• Dataset entries:
§

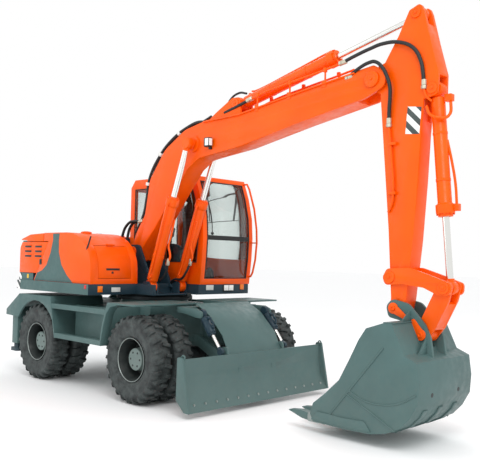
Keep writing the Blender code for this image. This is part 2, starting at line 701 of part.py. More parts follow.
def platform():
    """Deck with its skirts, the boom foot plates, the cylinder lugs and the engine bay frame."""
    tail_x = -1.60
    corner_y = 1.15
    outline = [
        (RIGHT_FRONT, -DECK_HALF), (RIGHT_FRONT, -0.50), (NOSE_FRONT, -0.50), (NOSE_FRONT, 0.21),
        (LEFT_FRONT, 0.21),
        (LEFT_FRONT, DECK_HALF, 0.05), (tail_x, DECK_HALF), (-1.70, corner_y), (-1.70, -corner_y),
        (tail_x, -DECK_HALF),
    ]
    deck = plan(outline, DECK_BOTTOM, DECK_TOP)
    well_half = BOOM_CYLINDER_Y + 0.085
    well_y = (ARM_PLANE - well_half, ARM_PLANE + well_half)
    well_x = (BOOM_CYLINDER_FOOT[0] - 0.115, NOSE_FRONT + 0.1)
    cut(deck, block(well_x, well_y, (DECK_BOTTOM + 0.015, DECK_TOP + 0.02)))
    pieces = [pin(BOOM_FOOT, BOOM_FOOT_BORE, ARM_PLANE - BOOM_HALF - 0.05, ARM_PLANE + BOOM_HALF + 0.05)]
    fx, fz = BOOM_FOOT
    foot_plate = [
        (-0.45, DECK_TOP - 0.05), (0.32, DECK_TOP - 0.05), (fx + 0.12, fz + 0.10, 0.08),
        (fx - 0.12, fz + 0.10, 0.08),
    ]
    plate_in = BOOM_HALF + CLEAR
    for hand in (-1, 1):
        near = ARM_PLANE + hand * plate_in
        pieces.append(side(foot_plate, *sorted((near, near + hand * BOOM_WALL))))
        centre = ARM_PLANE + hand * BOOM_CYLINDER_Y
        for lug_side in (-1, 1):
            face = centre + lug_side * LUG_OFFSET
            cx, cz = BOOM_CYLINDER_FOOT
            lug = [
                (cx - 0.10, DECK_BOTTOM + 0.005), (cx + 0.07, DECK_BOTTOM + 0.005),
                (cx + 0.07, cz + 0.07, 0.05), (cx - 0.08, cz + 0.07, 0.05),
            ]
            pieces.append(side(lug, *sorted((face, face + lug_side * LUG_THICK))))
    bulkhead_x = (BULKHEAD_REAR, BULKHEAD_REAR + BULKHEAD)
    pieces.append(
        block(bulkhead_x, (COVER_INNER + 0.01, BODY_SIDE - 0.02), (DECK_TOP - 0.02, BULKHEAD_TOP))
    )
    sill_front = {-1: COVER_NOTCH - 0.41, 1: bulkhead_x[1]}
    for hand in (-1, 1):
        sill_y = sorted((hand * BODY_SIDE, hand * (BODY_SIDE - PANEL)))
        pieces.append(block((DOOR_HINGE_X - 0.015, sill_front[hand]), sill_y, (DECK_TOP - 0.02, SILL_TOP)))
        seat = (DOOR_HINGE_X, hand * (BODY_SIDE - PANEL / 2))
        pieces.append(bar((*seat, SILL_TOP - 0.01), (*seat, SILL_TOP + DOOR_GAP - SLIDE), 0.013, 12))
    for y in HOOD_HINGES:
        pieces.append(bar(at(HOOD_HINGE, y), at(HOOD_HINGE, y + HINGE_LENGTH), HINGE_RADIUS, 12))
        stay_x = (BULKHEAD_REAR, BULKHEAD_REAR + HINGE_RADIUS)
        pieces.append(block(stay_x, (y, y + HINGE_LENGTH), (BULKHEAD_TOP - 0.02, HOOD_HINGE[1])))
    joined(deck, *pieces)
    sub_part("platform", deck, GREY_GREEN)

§

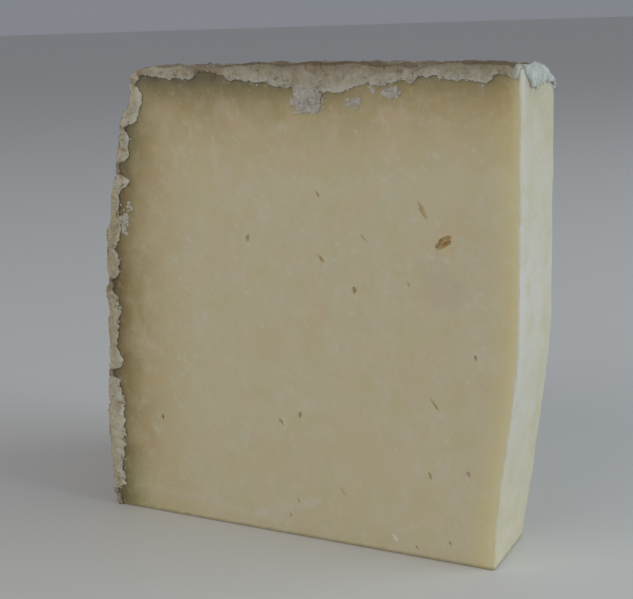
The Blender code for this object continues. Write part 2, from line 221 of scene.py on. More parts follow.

§

• Problem statement: Pick out the lines that contain "this" and copy them.

• The solution:
Keep writing the Blender code for this image. This is part 2, starting at line 701 of part.py. More parts follow.
The Blender code for this object continues. Write part 2, from line 221 of scene.py on. More parts follow.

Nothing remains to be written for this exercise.